8. The burden of proof that the goods to which the complaint relates are the same as those supplied by the seller rests with the buyer.

Article 11. PAYMENTS

1. Unless otherwise agreed, the buyer is obliged to pay the invoices within 30 days after the invoice date without deduction of any discount. Offsetting with any claim on the seller is excluded.

2. If the invoice amount expressly includes a credit restriction surcharge, this is deemed to be part of the invoice amount and may only be deducted if the invoice has been paid for the remainder within 30 days of the invoice date.

3. If the buyer fails to pay the invoice amount due on time, he shall owe the seller interest of 1 ¼ % of the invoice amount for each month or part thereof by which the payment term is exceeded. If at any time the statutory interest pursuant to article 6: 119 a. B.W. is higher than the interest due pursuant to the interest clause included in this paragraph, the seller shall be entitled to claim the interest pursuant to article 6: 119 a. B.W., whereby the interest shall be calculated in the manner indicated in said article.

4. Only those payments are valid that have been made in the manner indicated by the seller. The seller is free to deduct payments received by him from the outstanding costs, the accrued interest and from the oldest outstanding invoices, even if the buyer has indicated that a payment is intended to be deducted from a specific invoice or if it appears from the amount transferred that the buyer intended to pay a specific invoice.

5. If the buyer is in default because the payment term has expired, the seller is entitled to collect the amount due to him by legal process, without any further notice of payment being required. The seller has the right to dissolve all agreements concluded with the buyer if the buyer fails to fulfil the obligation arising from an agreement concluded with the seller, if the buyer is granted a moratorium on payments, or if the buyer is declared bankrupt.

6. In addition to the amount due, the seller is entitled to claim from the buyer all costs incurred as a result of the buyer's non-payment, both judicial and extrajudicial collection costs.

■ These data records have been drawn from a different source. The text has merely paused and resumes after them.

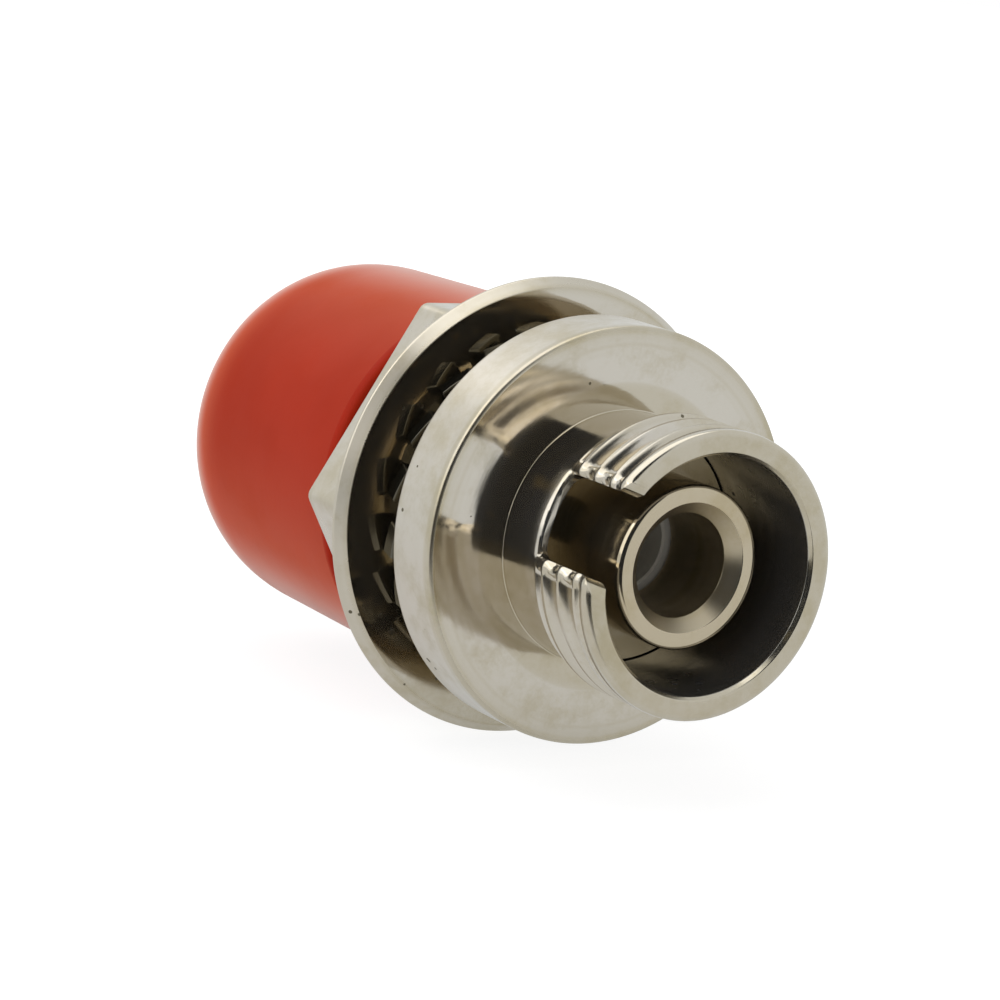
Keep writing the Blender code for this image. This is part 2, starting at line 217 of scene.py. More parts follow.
# %% Dark surroundings of the lens
def add_surroundings(name, first, last, reach, height):
    """A dark sheet round the lens that only mirrors see: along the table, then up like a wall.

    It runs from a first to a last angle in degrees, between the two radii in reach, in mm.
    """
    bm = bmesh.new()
    rows = []
    columns = 48
    low = floor_z / MM + 0.1
    for radius, z in ((reach[0], low), (reach[1], low), (reach[1], height)):
        row = []
        for column in range(columns + 1):
            angle = math.radians(first + (last - first) * column / columns)
            place = (radius * math.cos(angle), radius * math.sin(angle), z)
            row.append(bm.verts.new(Vector(place) * MM))
        rows.append(row)
    for lower, upper in zip(rows, rows[1:]):
        for column in range(columns):
            bm.faces.new((lower[column], lower[column + 1], upper[column + 1], upper[column]))
    mesh = bpy.data.meshes.new(name)
    bm.to_mesh(mesh)
    bm.free()
    sheet = bpy.data.objects.new(name, mesh)
    scene.collection.objects.link(sheet)
    material = bpy.data.materials.new(name)
    material.use_nodes = True
    tree = material.node_tree
    tree.nodes.remove(tree.nodes["Principled BSDF"])
    shade = tree.nodes.new("ShaderNodeEmission")
    patches = tree.nodes.new("ShaderNodeTexNoise")
    patches.inputs["Scale"].default_value = 22.0
    patches.inputs["Detail"].default_value = 1.0
    tones = tree.nodes.new("ShaderNodeMapRange")
    tones.data_type = "FLOAT_VECTOR"
    tones.interpolation_type = "SMOOTHSTEP"
    # For vectors this node has its own From Min, From Max, To Min and To Max, in that order
    limits = ((0.60, 0.60, 0.60), (0.80, 0.80, 0.80), (0.020, 0.024, 0.032), (0.20, 0.17, 0.09))
    for socket, limit in zip(tones.inputs[7:11], limits):
        socket.default_value = limit
    tree.links.new(tree.nodes.new("ShaderNodeTexCoord").outputs["Object"], patches.inputs["Vector"])
    tree.links.new(patches.outputs[0], tones.inputs["Vector"])
    tree.links.new(tones.outputs["Vector"], shade.inputs["Color"])
    tree.links.new(shade.outputs[0], tree.nodes["Material Output"].inputs["Surface"])
    mesh.materials.append(material)
    sheet.visible_camera = False
    sheet.visible_diffuse = False
    sheet.visible_shadow = False
    print(name, "faces", len(mesh.polygons))


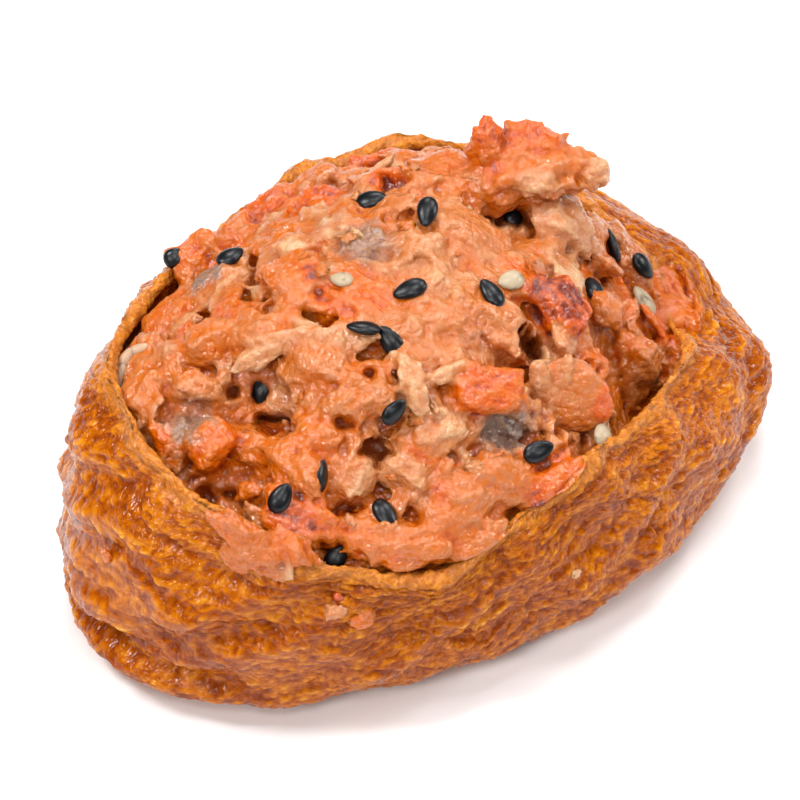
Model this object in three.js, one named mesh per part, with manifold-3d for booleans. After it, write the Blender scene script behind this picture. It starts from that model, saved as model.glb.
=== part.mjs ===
import * as THREE from 'three';
import { mergeVertices } from 'three/addons/utils/BufferGeometryUtils.js';
import Module from 'manifold-3d';

// Inari sushi: a pouch of simmered fried tofu, open on top, packed with rice and heaped
// with chopped salmon and sesame seeds. Millimetres, +Z up, the long side along X.
// Plan angles are in degrees, counterclockwise from +X. The origin is under the middle.

const wasm = await Module();
wasm.setup();

// Pouch
const halfLength = 36.8;
const halfWidth = 24.8;
const squareness = 2.14; // 2 is an ellipse, more is boxier
const baseShare = 0.74; // flat base, as a share of the widest ring
const bellyHeight = 8.2; // height of the widest ring
const rimHeight = 21.4;
const rimShare = 0.91; // mouth, as a share of the widest ring
const upperArc = 0.8; // how much of a quarter turn the upper wall bends through
const wallThickness = 2.0;
const pouchSegments = 80;
const baseSteps = 2;
const bellySteps = 8;
const upperSteps = 7;
const rimSteps = 3;
const innerSteps = 9;

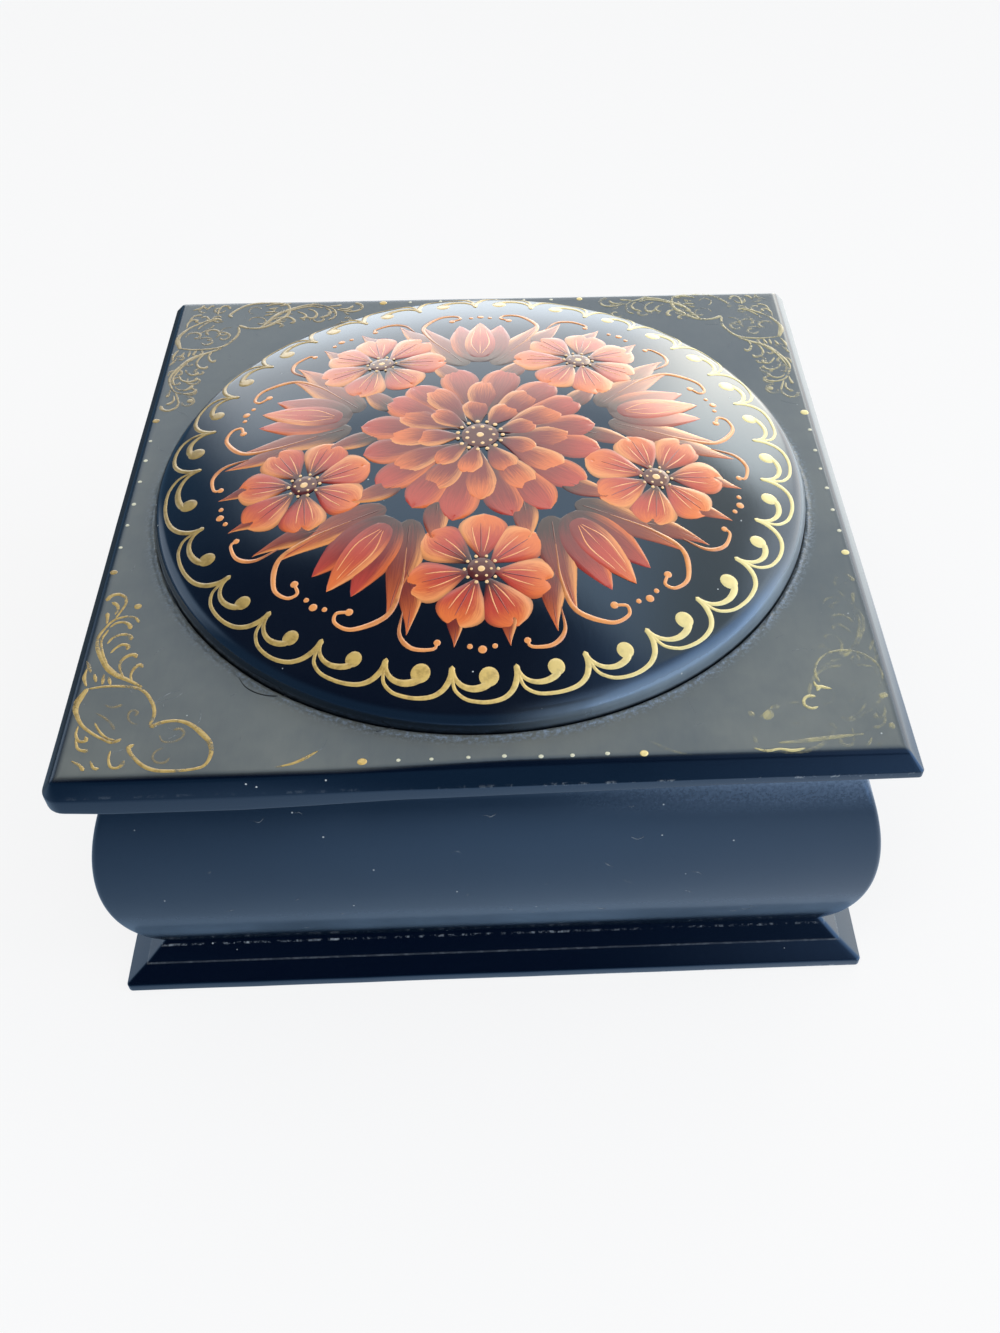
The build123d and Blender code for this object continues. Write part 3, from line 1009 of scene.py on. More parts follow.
class BuildWalls(bpy.types.Operator):
    """Four bulging walls, mitred at the corners and red inside"""

    bl_idname = "lacquer_box.walls"
    bl_label = "Walls"

    def execute(self, context):
        outside = bulge_profile()
        outside[-1] = (neck_half, outside[-1][1])
        top_corner = ((0.0, 0.25), (0.07, 0.07), (0.25, 0.0))
        outside += [(neck_half - inwards, wall_top - down) for inwards, down in top_corner]
        inside = [(inner_half + out, wall_top - down) for out, down in ((0.3, 0.0), (0.08, 0.08), (0.0, 0.3))]
        inside.append((inner_half, base_top))
        profile = outside + inside
        # The bluish film on the walls is mostly a painted reflection of the pale floor, thickest low down.
        black = lacquer(
            "wall lacquer", 0.22, film=0.04, film_and_painted_light_place=wall_film_and_painted_reflection, film_and_painted_light_colour=(0.15, 0.22, 0.30),
            speck=0.022, chips=neck_chips, scuffs_and_sheen=neck_scuffs_and_painted_sheen,
        )
        lining = red_lining()
        along, arc = 110, 6
        for turn, name in enumerate(("front_wall", "right_wall", "back_wall", "left_wall")):
            spin = Matrix.Rotation(math.radians(90 * turn), 3, "Z")
            points, faces, groups = [], [], []
            for index, (half, height) in enumerate(profile):
                rounded = index < len(outside)
                for x, y in self.front_side(half, wall_corner_ease if rounded else 0.02, along, arc):
                    dent = uneven(x, turn * 40.0, height, 17.0, 0.05) if 0 < index < len(outside) - 2 else 0.0
                    fade = min(1.0, (half - abs(x)) / 6.0)
                    points.append(tuple(spin @ Vector((x, y + abs(dent) * fade, height))))
            width = along + 2 * arc
            for row in range(len(profile)):
                after = (row + 1) % len(profile)
                for column in range(width - 1):
                    faces.append((
                        row * width + column, row * width + column + 1,
                        after * width + column + 1, after * width + column,
                    ))
                    groups.append(1 if row >= len(outside) + 1 else 0)
            faces.append(tuple(row * width for row in reversed(range(len(profile)))))
            faces.append(tuple(row * width + width - 1 for row in range(len(profile))))
            groups += [0, 0]
            label = f"bulging_{name}"
            piece = new_piece(label, points, faces, [black, lining], "box", groups, sharp=50.0)
            if name == "back_wall":
                cut_boxes(piece, hinge_cuts("lower", wall_top - leaf_thickness, wall_top + 5.0))
            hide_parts(name)
        return {"FINISHED"}

    def front_side(self, half, ease, along, arc):
        """The front side of an eased square, from one mitre to the other."""
        centre = half - ease
        points = []
        for step in range(arc):
            angle = math.radians(225 + 45 * step / arc)
            points.append((-centre + ease * math.cos(angle), -centre + ease * math.sin(angle)))
        points += [(x, -half) for x in np.linspace(-centre, centre, along)]
        for step in range(1, arc + 1):
            angle = math.radians(270 + 45 * step / arc)
            points.append((centre + ease * math.cos(angle), -centre + ease * math.sin(angle)))
        return points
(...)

7. Extrajudicial collection costs are owed by the buyer in any case in which the seller has secured the assistance of a third party for the collection. They amount to 12% of the amount to be collected, being the invoice amount plus the accrued interest according to paragraph 3 of this article, with a minimum of € 11.50. If the buyer pays the principal sum, plus the accrued interest and extrajudicial collection costs, within 14 days after the written reminder to pay has been sent to him by a third party to whom the seller has assigned the collection, the extrajudicial collection costs amount to 5% of the amount due, being the invoice amount plus the accrued interest according to paragraph 3 of this article, with a minimum of € 11.50.

8. Seller is not obliged to prove that he has fallen short in the expenditure on extrajudicial collection costs. If seller files for bankruptcy of buyer, the latter is also liable for the costs of the bankruptcy application, in addition to the amount due and the legal and/or extrajudicial costs associated with it.

Article 12. DISPUTES

Unless the parties have submitted their disputes to arbitration, all disputes (including summary proceedings and attachment orders) which may arise between the parties as a result of these Uniform Terms and Conditions of Sale and Delivery or subsequent agreements, will be settled exclusively by the court in the district in which the seller is established, insofar as the dispute falls within the jurisdiction of a court and the law has not declared another court competent for this purpose by mandatory rules of law. All disputes will be settled in accordance with Dutch law.